I mean, maybe I don’t really want to be a solid old English house. Maybe I want to be an old Queenslander, with a 360-verandah, and eucalyptus gums in the garden. Or maybe I want to be a yurt on a hill somewhere. Or even a fashionable modern pad in the city. But I am what I am, n’est-ce pas?
you contain multitudes….;)
i was pondering a post such as this while i was out walking the dogs…and i came to exactly the same conclusion as you — the images and thoughts i was having were closer to what i would like them to be — rather than what they are. or maybe they *are* me really — the under-all-the-shite me, y’know? yes, so muddled it is…:)
xoxoxo
I love what you wrote here – the longing and the vulnerability and the wonderful strength. I especially love that you wanted to be what you are but with more self-appreciation (and a few tweaks!) To me, that’s utterly awesome.
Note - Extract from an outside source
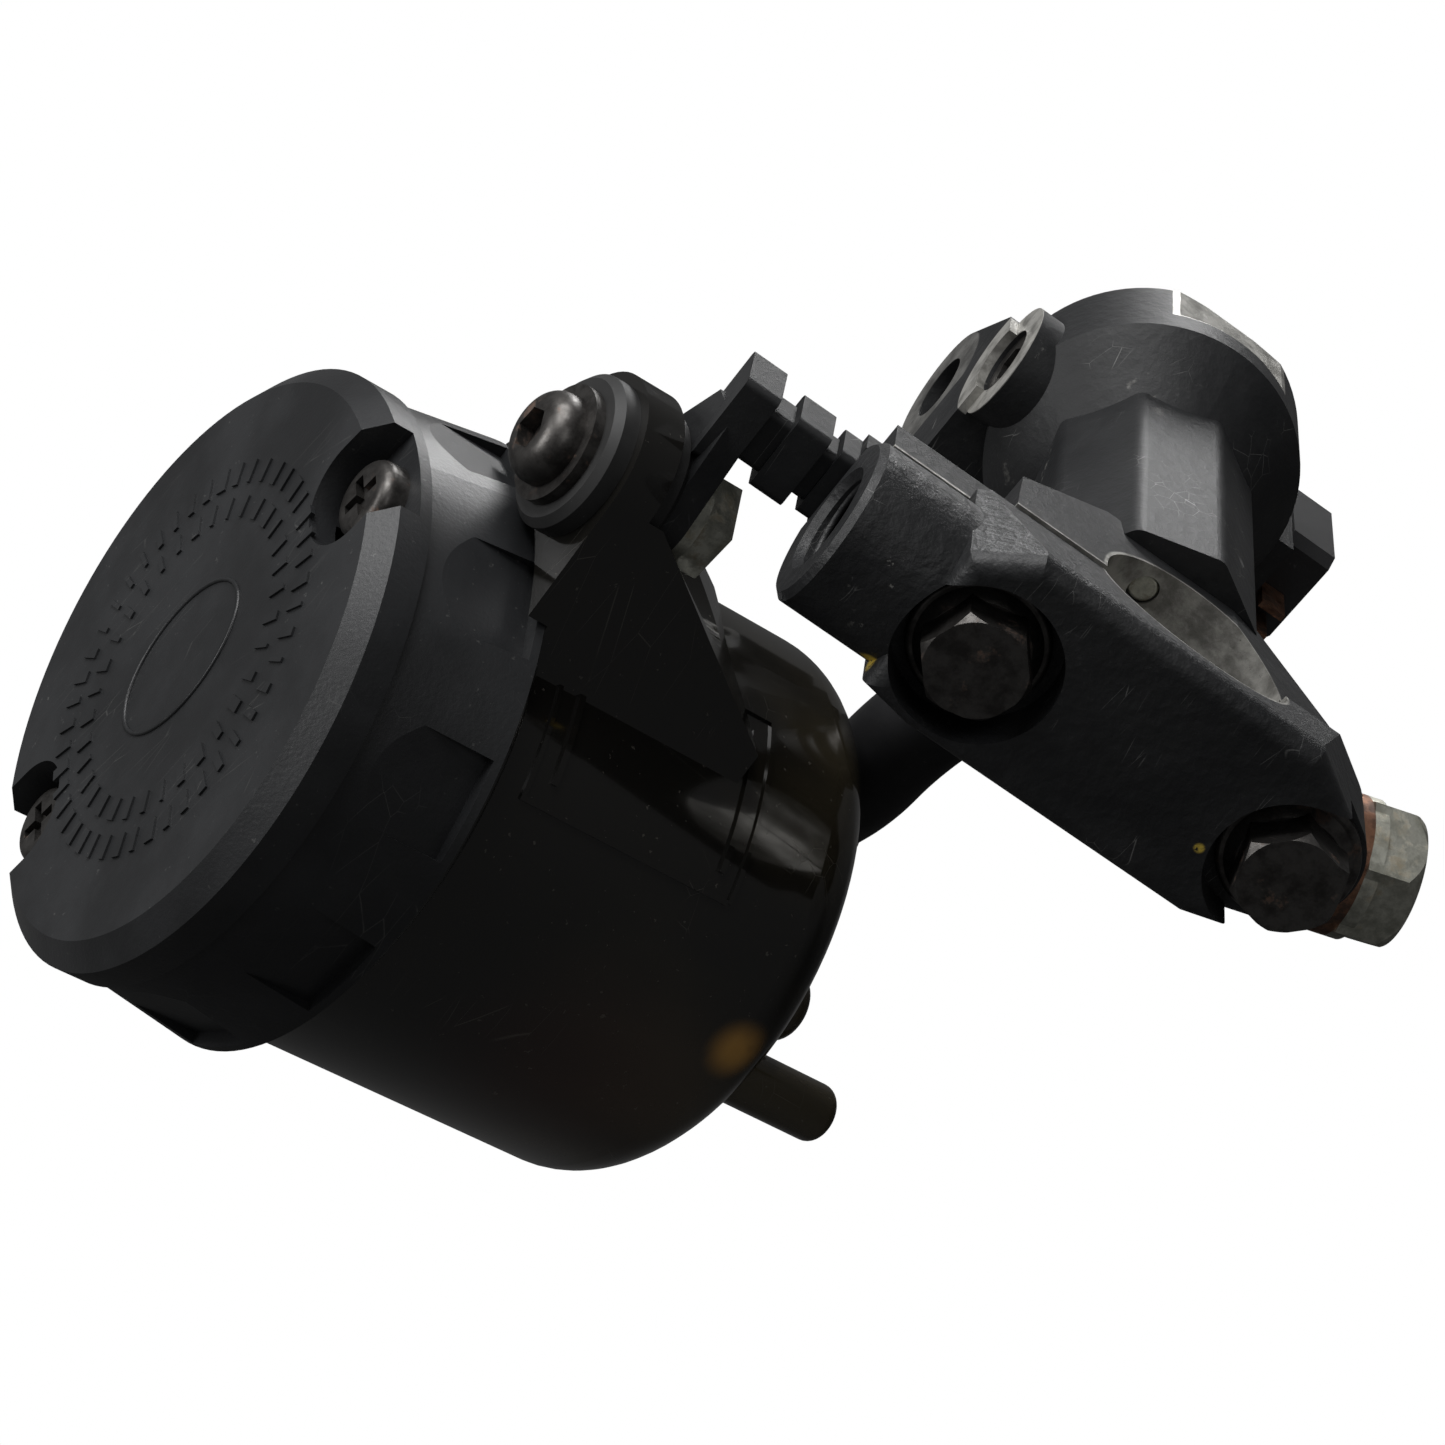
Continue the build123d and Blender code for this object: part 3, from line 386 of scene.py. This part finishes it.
def grow(name, group, values, place, body):
    holder = bpy.data.objects.new(name + "_seed", bpy.data.meshes.new(name + "_seed"))
    bpy.context.scene.collection.objects.link(holder)
    modifier = holder.modifiers.new("grow", "NODES")
    modifier.node_group = group
    for item in group.interface.items_tree:
        if item.in_out == "INPUT" and item.name in values:
            modifier[item.identifier] = values[item.name]
    bpy.context.view_layer.update()
    graph = bpy.context.evaluated_depsgraph_get()
    mesh = bpy.data.meshes.new_from_object(holder.evaluated_get(graph), depsgraph=graph)
    holder.modifiers.remove(modifier)
    bpy.data.objects.remove(holder)
    mesh.transform(place)
    mesh.name = name
    piece = bpy.data.objects.new(name, mesh)
    bpy.context.scene.collection.objects.link(piece)
    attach(piece, body)
    return piece


def ringTree(material):
    # raised bars standing round a circle, each a little different in length
    tree = Tree("ringOfBars", {
        "Count": ("NodeSocketInt", 24), "Radius": ("NodeSocketFloat", 0.02),
        "Long": ("NodeSocketFloat", 0.002), "Wide": ("NodeSocketFloat", 0.0015),
        "Proud": ("NodeSocketFloat", 0.0003), "Vary": ("NodeSocketFloat", 0.3),
        "Seed": ("NodeSocketInt", 3),
    })
    ring = {"Resolution": 128, "Radius": tree.given("Radius")}
    circle = tree.add("GeometryNodeCurvePrimitiveCircle", {}, ring)
    spots = tree.add("GeometryNodeCurveToPoints", {}, {"Curve": circle, "Count": tree.given("Count")})
    turn = spots.node.outputs["Rotation"]
    sides = {0: tree.given("Wide"), 1: tree.given("Proud"), 2: tree.given("Long")}
    size = tree.add("ShaderNodeCombineXYZ", {}, sides)
    bar = tree.add("GeometryNodeMeshCube", {}, {"Size": size})
    low = tree.add("ShaderNodeMath", {"operation": "SUBTRACT"}, {0: 1.0, 1: tree.given("Vary")})
    draw = {2: low, 3: 1.0, "Seed": tree.given("Seed")}
    change = tree.add("FunctionNodeRandomValue", {"data_type": "FLOAT"}, draw, out=1)
    grown = tree.add("ShaderNodeCombineXYZ", {}, {0: 1.0, 1: 1.0, 2: change})
    copies = {"Points": spots, "Instance": bar, "Rotation": turn, "Scale": grown}
    bars = tree.add("GeometryNodeInstanceOnPoints", {}, copies)
    tree.close(bars, material)
    return tree.group


def threadTree(material):
    # a thread ridge: a small section swept up a helix
    tree = Tree("threadRidge", {
        "Radius": ("NodeSocketFloat", 0.005), "Height": ("NodeSocketFloat", 0.01),
        "Turns": ("NodeSocketFloat", 8.0), "Ridge": ("NodeSocketFloat", 0.0004),
    })
    helix = tree.add("GeometryNodeCurveSpiral", {}, {
        "Resolution": 40, "Rotations": tree.given("Turns"), "Start Radius": tree.given("Radius"),
        "End Radius": tree.given("Radius"), "Height": tree.given("Height"),
    })
    around = {"Resolution": 5, "Radius": tree.given("Ridge")}
    section = tree.add("GeometryNodeCurvePrimitiveCircle", {}, around)
    swept = {"Curve": helix, "Profile Curve": section, "Fill Caps": True}
    ridge = tree.add("GeometryNodeCurveToMesh", {}, swept)
    tree.close(ridge, material)
    return tree.group


capRelief = {
    "outer": {
        "Count": 46, "Radius": 0.0209, "Long": 0.0016,
        "Wide": 0.0026, "Proud": 0.0005, "Vary": 0.75, "Seed": 4,
    },
    "inner": {
        "Count": 34, "Radius": 0.0168, "Long": 0.0015,
        "Wide": 0.0024, "Proud": 0.0005, "Vary": 0.75, "Seed": 9,
    },
}
print("growing the cap's raised marks and the threads")
ringGroup = ringTree(finishes["cap_plastic"])
for label, values in capRelief.items():
    grow("cap_marks_" + label, ringGroup, values, reservoirPlace, "reservoir_lid")

capRing = {"Radius": 0.0098, "Height": 0.0, "Turns": 1.0, "Ridge": 0.0003}
ringPlace = reservoirPlace @ Matrix.Diagonal((1.0, 0.72, 1.0, 1.0))
ringOval = threadTree(finishes["cap_plastic"])
grow("cap_center_ring", ringOval, capRing, ringPlace, "reservoir_lid")

threadGroup = threadTree(finishes["cast_black"])
mirrorThread = {"Radius": 0.0050, "Height": 0.0080, "Turns": 6.4, "Ridge": 0.00042}
threadPlace = Matrix.Translation((0, -0.0065, 0.0282))
grow("mirror_thread_ridge", threadGroup, mirrorThread, threadPlace, "cylinder")


cupMarks = {
    "wall": 0.03152, "proud": 0.00036, "facing": radians(-33.5), "steps": 22,
    "bars": [(-0.0275, 0.42), (-0.0492, 0.42)], "barThick": 0.0007,
    "panel": {"top": -0.0246, "bottom": -0.0513, "half": 0.33, "line": 0.0005},
}


wallSink = 0.0004


def wallPatch(low, high, left, right, wall, proud, steps):
    # a closed patch that stands just proud of a round wall
    verts = []
    faces = []
    for index in range(steps + 1):
        turn = left + (right - left) * index / steps
        corners = ((wall - wallSink, low), (wall + proud, low), (wall + proud, high), (wall - wallSink, high))
        for radius, level in corners:
            verts.append((radius * cos(turn), radius * sin(turn), level))
    for index in range(steps):
        here = index * 4
        for side in range(4):
            nextSide = (side + 1) % 4
            faces.append((here + side, here + 4 + side, here + 4 + nextSide, here + nextSide))
    faces.append((0, 1, 2, 3))
    last = steps * 4
    faces.append((last + 3, last + 2, last + 1, last))
    return verts, faces


def joined(name, parts, place, body, material):
    verts = []
    faces = []
    for partVerts, partFaces in parts:
        start = len(verts)
        verts += partVerts
        faces += [tuple(start + corner for corner in face) for face in partFaces]
    mesh = bpy.data.meshes.new(name)
    mesh.from_pydata([place @ Vector(v) for v in verts], [], faces)
    mesh.materials.append(material)
    piece = bpy.data.objects.new(name, mesh)
    bpy.context.scene.collection.objects.link(piece)
    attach(piece, body)
    return piece


def makeCupMarks():
    wall, proud, facing, steps = (cupMarks[key] for key in ("wall", "proud", "facing", "steps"))
    parts = []
    for level, half in cupMarks["bars"]:
        thick = cupMarks["barThick"] / 2
        left, right = facing - half * 0.6, facing + half * 0.6
        parts.append(wallPatch(level - thick, level + thick, left, right, wall, proud, steps))
    panel = cupMarks["panel"]
    half, line = panel["half"], panel["line"]
    panelProud = proud * 0.7
    panelSide = 0.009
    for level in (panel["top"], panel["bottom"]):
        left, right = facing - half, facing + half
        parts.append(wallPatch(level - line, level, left, right, wall, panelProud, steps))
    for side in (-half, half):
        edge = facing + side
        left, right = edge - panelSide, edge + panelSide
        parts.append(wallPatch(panel["bottom"], panel["top"], left, right, wall, panelProud, 2))
    finish = finishes["smoked_cup"]
    return joined("cup_level_marks", parts, reservoirPlace, "cylinder", finish)


makeCupMarks()
print("cup marks made")


def makeStage():
    # the floor reads as plain white, and still takes the light around the part
    floorLow = cadBox[0][2] - 0.012
    reach = 4.0
    mesh = bpy.data.meshes.new("floor")
    corners = [(x * reach, y * reach, floorLow) for x, y in ((-1, -1), (1, -1), (1, 1), (-1, 1))]
    mesh.from_pydata(corners, [], [(0, 1, 2, 3)])
    floor = bpy.data.objects.new("floor", mesh)
    bpy.context.scene.collection.objects.link(floor)
    graph = Graph("pale_floor")
    seen = graph.add("ShaderNodeLightPath")
    plain = graph.add("ShaderNodeBsdfDiffuse", {}, {0: (0.07, 0.07, 0.07, 1.0)})
    bright = graph.add("ShaderNodeEmission", {}, {0: (1.0, 1.0, 1.0, 1.0), 1: 1.0})
    blend = graph.add("ShaderNodeMixShader", {}, {0: seen, 1: plain, 2: bright})
    graph.add("ShaderNodeOutputMaterial", {}, {0: blend})
    mesh.materials.append(graph.material)


def makeWorld(strength):
    # white behind the part, dimmer where it lights the part
    world = bpy.data.worlds.new("studio")
    world.use_nodes = True
    tree = world.node_tree
    background = tree.nodes["Background"]
    background.inputs[0].default_value = (1.0, 1.0, 1.0, 1.0)
    seen = tree.nodes.new("ShaderNodeLightPath")
    level = tree.nodes.new("ShaderNodeMath")
    level.operation = "MULTIPLY_ADD"
    level.inputs[1].default_value = 1.0 - strength
    level.inputs[2].default_value = strength
    tree.links.new(seen.outputs[0], level.inputs[0])
    tree.links.new(level.outputs[0], background.inputs[1])
    bpy.context.scene.world = world


viewRight = Vector((0.5735, 0.1006, -0.813)).normalized()
viewUp = Vector((0.6946, 0.4664, 0.5477)).normalized()
viewBack = Vector((0.4343, -0.8788, 0.1976)).normalized()
middle = Vector((-0.025, 0.02, 0.03))

softBoxes = [
    # name, right, up, toward the camera, size, power
    ("overhead", -0.1, 0.8, 0.3, 0.6, 7.5),
    ("leftPanel", -0.85, 0.45, 0.35, 0.35, 3.4),
    ("frontFill", 0.35, 0.25, 0.85, 0.4, 0.9),
    ("rearRim", 0.35, 0.6, -0.5, 0.35, 5.0),
]


def makeLights():
    for name, right, up, back, size, power in softBoxes:
        data = bpy.data.lights.new(name, "AREA")
        data.shape = "SQUARE"
        data.size = size
        data.energy = power
        lamp = bpy.data.objects.new(name, data)
        bpy.context.scene.collection.objects.link(lamp)
        lamp.location = middle + viewRight * right + viewUp * up + viewBack * back
        lamp.rotation_euler = (middle - lamp.location).to_track_quat("-Z", "Y").to_euler()


def makeCamera():
    data = bpy.data.cameras.new("camera")
    data.sensor_width = 36.0
    data.lens = 36.0 * 4000 / 1445
    data.clip_start = 0.01
    camera = bpy.data.objects.new("camera", data)
    bpy.context.scene.collection.objects.link(camera)
    turn = Matrix((viewRight, viewUp, viewBack)).transposed().to_4x4()
    camera.matrix_world = Matrix.Translation((0.1463, -0.3517, 0.1098)) @ turn
    bpy.context.scene.camera = camera


makeStage()
makeWorld(0.13)
makeLights()
makeCamera()
bpy.context.scene.view_settings.view_transform = "Standard"
print("stage, lights and camera set")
Thank you so much for playing alone with my little game. I’m off now to add your weblog to my reading list
After all, anyone mel likes has to be a good sort!
Thanks, Sarah. And thank you for the inspiration. I’m glad you didn’t mind me adopting your idea.
Yes, this is stunning. I love the line relating to the time of day you’d be.
I remember reading this at Sarah’s blog and wanting to spend more time with it. So inspiring.